Torino una città da questo punto di vista sfortunata: i granata ricordano anche la morte di Meroni; dalla parte bianconera su tutte la tragedia dell’Heysel.
«In casa Juve metterei soprattutto Scirea, che è stato uno dei più grandi campioni non solo per quello che ha fatto sul campo, ma anche per il suo comportamento esemplare. Il Torino tocca di più perché sembra una squadra che si incroci continuamente con il destino, non a caso ha per distacco la maggior letteratura possibile, con libri sul Grande Torino, su Meroni, poi anche sul rapporto particolare di chi è appassionato di questo club con i giocatori in campo. Dà sempre l’impressione il Torino di essere una squadra che va oltre il semplice risultato, che abbia dei valori che in qualche modo la distinguono dagli altri club, con giocatori che sono diventati anche scrittori, penso ad esempio a Pecci che ha scritto dei libri bellissimi proprio con i granata al centro dell’attenzione. Incide forse anche il fatto che il Torino rappresenti quella parte di città che in un certo senso si contrappone al potere, perché dall’altra parte c’è la Juventus che è la squadra più forte, più ricca e sicuramente più potente poiché è di proprietà della famiglia imprenditoriale italiana per eccellenza. Proprio questo ha generato quella passione particolare: la consapevolezza di essere dalla parte dei più deboli ha unito tutti quelli che hanno a cuore il Torino».
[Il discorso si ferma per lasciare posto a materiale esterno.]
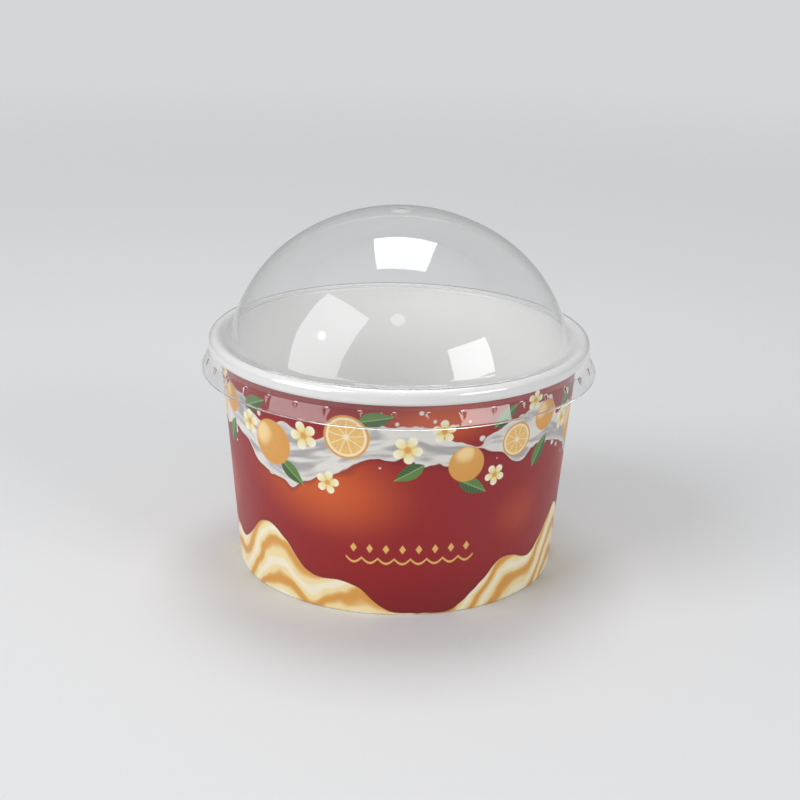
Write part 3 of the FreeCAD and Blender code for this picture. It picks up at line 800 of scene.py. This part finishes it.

Domenico Beccaria, il presidente del Museo del Grande Torino e della Leggenda Granata, ha rilanciato l’idea di giocare al Filadelfia, qualora riprendesse la Serie A, ovviamente senza tifosi.
«Non avevo sentito parlare di questa possibile iniziativa, non so nemmeno se il campo sia omologato il campo per giocare ma presumo di sì. Sarebbe una bella idea, visto che comunque non c’è il calore del pubblico, non c’è la possibilità di avere tante persone allo stadio, tanto vale giocare in un impianto che abbia qualcosa di molto significativo, sarebbe un episodio che rimarrebbe certo negli annali, il fatto che il Torino giocasse le partite che rimangono in stagione al Filadelfia, sarebbe certamente da ricordare».